Venus
- First edition (UK)
- Author: Ben Bova
- Cover artist: Mark Harrison
- Language: English
- Series: Grand Tour
- Genre: Science fiction
- Publisher: Hodder & Stoughton (UK) Tor Books (US)
- Publication date: Feb 2000 (UK) Apr 200 (US)
- Publication place: United States
- Media type: Print (hardback & paperback)
- Pages: 404
- ISBN: 0-340-72846-9
- OCLC: 42658991
- Preceded by: The Silent War
- Followed by: Mercury

= Venus (novel) =

2000 novel by Ben Bova

Venus is a science fiction novel by American writer Ben Bova, part of the Grand Tour novel series and first published in the year 2000. The story follows Van Humphries, the son of the ruthless tycoon Martin Humphries, and his experiences on Venus.

== Plot summary ==
Martin Humphries is the head of the giant Humphries Space Systems and at his 100th birthday party announces a prize of ten billion dollars to anyone who can recover any remains of his eldest son Alex. Alex was killed two years previously on a mission to Venus. Van Humphries, Martin's son and younger brother to Alex takes up the challenge despite, and because of, a mutual dislike between son and father.

Van assembles a ship and crew and heads off to Venus, shadowed by the mysterious Lars Fuchs. Upon entering the Venusian atmosphere they find the clouds are alive with bacterial life which, unfortunately, takes a liking to the ship. The ship is soon in trouble as it is eaten away by the bacteria. Van's more conservative ship is quickly eaten away by the bacteria, while Lars's bulky ship manages to survive. Van is rescued by Lars Fuch's ship but most of his crew are lost.
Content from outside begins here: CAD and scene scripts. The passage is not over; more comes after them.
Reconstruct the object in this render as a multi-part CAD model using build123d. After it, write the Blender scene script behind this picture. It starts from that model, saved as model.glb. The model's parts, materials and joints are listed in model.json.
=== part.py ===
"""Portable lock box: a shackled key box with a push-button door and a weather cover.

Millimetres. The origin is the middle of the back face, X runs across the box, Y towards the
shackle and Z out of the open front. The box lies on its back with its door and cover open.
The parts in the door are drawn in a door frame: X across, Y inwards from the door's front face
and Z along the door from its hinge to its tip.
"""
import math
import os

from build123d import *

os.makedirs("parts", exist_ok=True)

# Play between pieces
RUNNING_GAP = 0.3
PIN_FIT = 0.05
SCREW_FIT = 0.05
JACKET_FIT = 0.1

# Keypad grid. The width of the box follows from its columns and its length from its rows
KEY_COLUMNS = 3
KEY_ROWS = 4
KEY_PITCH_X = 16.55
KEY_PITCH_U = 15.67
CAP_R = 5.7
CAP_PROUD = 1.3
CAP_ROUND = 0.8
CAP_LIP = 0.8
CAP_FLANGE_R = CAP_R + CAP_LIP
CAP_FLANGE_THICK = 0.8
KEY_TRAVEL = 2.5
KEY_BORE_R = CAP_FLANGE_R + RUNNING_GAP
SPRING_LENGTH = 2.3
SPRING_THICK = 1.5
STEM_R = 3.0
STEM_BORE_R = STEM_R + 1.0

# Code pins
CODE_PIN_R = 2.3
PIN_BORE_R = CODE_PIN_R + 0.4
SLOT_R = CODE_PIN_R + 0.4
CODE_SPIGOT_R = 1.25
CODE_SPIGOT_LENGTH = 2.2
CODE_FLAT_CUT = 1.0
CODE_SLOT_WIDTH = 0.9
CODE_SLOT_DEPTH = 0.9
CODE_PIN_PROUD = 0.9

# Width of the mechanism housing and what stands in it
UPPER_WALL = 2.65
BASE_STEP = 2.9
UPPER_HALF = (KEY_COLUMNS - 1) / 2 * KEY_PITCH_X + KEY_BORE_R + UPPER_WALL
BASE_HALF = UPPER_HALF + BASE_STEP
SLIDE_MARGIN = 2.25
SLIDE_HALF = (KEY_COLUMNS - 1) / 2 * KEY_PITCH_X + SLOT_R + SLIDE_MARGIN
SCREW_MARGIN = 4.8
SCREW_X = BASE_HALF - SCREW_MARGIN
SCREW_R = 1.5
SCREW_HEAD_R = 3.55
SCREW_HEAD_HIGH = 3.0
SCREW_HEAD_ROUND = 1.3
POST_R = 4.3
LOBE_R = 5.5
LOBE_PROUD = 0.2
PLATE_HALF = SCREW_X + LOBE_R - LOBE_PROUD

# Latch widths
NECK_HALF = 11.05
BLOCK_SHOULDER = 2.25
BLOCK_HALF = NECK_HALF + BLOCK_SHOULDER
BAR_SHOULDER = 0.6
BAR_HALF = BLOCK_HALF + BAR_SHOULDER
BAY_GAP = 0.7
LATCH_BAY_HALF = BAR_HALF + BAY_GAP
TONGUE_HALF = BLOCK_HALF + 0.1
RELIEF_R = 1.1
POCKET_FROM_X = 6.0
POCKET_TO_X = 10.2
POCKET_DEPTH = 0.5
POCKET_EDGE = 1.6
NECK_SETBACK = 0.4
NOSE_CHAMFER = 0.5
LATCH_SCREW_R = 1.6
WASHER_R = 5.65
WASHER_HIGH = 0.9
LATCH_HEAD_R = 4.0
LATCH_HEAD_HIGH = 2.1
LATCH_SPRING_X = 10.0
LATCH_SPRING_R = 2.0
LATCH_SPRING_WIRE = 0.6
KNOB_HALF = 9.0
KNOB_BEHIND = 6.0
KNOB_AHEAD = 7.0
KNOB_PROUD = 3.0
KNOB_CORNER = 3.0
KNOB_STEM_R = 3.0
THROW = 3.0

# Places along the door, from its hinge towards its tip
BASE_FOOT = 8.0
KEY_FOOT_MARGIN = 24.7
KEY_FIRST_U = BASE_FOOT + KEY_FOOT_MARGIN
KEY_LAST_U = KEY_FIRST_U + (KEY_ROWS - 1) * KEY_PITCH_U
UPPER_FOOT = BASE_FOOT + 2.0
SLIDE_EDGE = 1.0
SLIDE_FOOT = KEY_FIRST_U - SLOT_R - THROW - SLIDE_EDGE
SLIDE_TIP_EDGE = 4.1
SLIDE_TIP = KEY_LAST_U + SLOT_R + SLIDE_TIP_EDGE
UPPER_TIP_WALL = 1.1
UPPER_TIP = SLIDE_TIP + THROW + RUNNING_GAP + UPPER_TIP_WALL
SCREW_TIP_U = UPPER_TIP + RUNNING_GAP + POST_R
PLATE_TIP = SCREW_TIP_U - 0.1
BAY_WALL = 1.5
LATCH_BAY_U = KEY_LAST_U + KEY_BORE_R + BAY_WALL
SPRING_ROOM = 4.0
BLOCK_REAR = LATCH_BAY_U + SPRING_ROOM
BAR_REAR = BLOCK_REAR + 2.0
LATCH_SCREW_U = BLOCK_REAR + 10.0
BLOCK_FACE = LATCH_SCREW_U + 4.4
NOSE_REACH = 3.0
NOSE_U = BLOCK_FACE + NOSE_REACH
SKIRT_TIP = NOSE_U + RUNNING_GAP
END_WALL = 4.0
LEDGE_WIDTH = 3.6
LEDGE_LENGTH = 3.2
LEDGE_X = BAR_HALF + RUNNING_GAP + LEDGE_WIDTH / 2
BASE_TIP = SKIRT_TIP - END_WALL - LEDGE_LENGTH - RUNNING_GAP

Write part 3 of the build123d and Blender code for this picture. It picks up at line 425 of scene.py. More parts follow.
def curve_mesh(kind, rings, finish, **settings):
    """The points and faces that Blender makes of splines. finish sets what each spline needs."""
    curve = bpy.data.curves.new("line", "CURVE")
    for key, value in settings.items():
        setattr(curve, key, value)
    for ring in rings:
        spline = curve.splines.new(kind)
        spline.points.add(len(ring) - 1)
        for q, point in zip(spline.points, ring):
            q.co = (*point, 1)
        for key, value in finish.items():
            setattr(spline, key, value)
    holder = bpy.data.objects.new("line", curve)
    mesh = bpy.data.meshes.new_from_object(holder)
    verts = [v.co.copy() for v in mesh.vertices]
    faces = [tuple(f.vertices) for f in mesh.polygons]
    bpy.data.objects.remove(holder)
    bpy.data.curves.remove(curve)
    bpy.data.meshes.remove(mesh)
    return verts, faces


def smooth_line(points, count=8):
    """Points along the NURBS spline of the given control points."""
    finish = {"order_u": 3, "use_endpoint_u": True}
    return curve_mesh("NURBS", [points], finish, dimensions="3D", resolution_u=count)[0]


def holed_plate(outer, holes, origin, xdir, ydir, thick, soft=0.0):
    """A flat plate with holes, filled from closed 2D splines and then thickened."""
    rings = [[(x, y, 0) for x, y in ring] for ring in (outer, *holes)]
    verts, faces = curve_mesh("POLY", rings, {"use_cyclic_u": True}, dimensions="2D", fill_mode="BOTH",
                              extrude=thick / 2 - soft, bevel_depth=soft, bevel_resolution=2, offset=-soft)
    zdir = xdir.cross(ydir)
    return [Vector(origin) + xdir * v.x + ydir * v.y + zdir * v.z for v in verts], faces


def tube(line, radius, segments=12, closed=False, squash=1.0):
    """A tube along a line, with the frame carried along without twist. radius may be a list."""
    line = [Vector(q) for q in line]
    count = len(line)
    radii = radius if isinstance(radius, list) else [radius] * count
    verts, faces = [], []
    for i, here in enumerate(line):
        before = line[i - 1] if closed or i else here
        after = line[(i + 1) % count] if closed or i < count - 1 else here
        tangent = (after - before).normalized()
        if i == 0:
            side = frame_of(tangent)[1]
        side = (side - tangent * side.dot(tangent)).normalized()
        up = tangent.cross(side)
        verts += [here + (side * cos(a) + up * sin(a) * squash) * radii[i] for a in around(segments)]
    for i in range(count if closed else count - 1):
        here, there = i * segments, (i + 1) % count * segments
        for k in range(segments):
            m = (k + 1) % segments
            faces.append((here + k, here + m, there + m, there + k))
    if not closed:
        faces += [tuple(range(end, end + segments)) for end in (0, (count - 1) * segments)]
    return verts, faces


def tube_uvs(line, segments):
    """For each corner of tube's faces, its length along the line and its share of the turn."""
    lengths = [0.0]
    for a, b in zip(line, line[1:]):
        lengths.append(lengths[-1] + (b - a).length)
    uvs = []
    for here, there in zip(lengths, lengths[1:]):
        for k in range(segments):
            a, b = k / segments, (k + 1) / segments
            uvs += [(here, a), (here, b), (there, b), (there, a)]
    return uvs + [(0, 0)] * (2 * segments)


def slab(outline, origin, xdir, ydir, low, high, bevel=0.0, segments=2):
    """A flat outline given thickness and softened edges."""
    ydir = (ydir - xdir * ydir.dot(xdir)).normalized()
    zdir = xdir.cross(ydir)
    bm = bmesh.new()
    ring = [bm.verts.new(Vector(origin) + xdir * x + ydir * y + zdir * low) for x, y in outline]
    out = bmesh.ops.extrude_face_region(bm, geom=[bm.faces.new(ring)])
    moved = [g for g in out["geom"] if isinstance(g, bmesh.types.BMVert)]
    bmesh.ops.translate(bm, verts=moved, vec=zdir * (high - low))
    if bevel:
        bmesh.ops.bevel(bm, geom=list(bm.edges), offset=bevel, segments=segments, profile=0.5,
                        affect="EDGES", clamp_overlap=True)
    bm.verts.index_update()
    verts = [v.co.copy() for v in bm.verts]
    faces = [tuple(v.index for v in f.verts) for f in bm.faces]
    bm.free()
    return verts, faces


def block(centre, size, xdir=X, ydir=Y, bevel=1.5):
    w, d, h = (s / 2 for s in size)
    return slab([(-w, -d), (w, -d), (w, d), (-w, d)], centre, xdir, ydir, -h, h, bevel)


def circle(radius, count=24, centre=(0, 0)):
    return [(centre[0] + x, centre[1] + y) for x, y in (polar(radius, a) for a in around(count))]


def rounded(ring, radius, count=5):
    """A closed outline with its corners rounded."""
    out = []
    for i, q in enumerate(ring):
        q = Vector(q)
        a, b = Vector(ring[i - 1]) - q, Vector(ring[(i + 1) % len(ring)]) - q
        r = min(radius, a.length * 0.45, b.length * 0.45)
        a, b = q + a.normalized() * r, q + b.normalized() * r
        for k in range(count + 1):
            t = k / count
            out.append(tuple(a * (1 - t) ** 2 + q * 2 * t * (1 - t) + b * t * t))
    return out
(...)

Van finds Lars a brutal yet intelligent man who rules his ship with a rod of iron. The heat builds as they descend through the Venusian atmosphere. Lars has to deal with mutiny and they find out that Lars Fuchs is Van Humphries' real father. At the end of the novel the intense heat, Lars's and Van's health and volcanic activity conspire to produce a climactic finale, in which a sulfur-based lifeform is revealed to exist on Venus. Alex's remains are recovered and the money claimed.